После нескольких неумелых попыток Фридрих II приспособился к этой ситуации. В 1763 году он издал указ об отмене крепостного права в Померании; не прошло и года, как он отказался от этого намерения: «Так или иначе, он оставался верен так называемой политике сохранения подданных», патриархальной и фискальной, «которую он унаследовал от отца… и проводил более смело», и комплексу локальных, но эффективных мер. «За недостатком революции… — важная эволюция: в Прусском королевстве крепостные превращаются в менмортаблей» (Ф. Блюш).

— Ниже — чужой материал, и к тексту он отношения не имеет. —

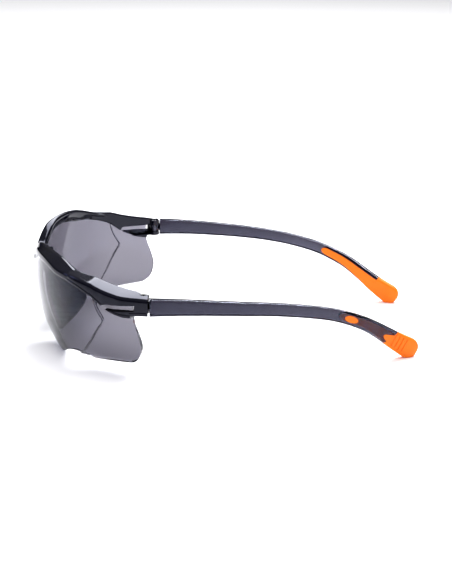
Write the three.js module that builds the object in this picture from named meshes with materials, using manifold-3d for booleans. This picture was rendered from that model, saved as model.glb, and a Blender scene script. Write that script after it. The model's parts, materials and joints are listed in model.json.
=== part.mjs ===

То же эффективное использование социальных структур относится и к знати. На востоке, в отличие от Франции, знать была не менее многочисленной, чем в Испании, но это была активная знать, связанная с землей, порвавшая со службой; она почти полностью смешалась с элитой: «Пока несколько мелкопоместных дворян коптили небо в призрачных провинциальных сеймах, тысячи junkers, выросших в среде военных или чиновников администрации, заменили бесплодное регионалистское самолюбие чувством гордости, которое внушала служба королю и государству». В армии «аристократия насчитывала 150–200 тыс. человек»; из нее, и только из нее формировались административные кадры среднего и высшего звена. Прусская, и даже иностранная (из Саксонии, Мекленбурга и других областей империи) аристократия, но аристократия — «потому что у аристократов обычно есть честь». Отдадим должное этой идее, общей для Фридриха и Монтескьё. «Прусский король не пытался навязать революцию стране, которая ее не желала». Настоящий прогресс возможен лишь на основе постепенной и ускоряющейся эволюции, он исключает беспорядок и рывки.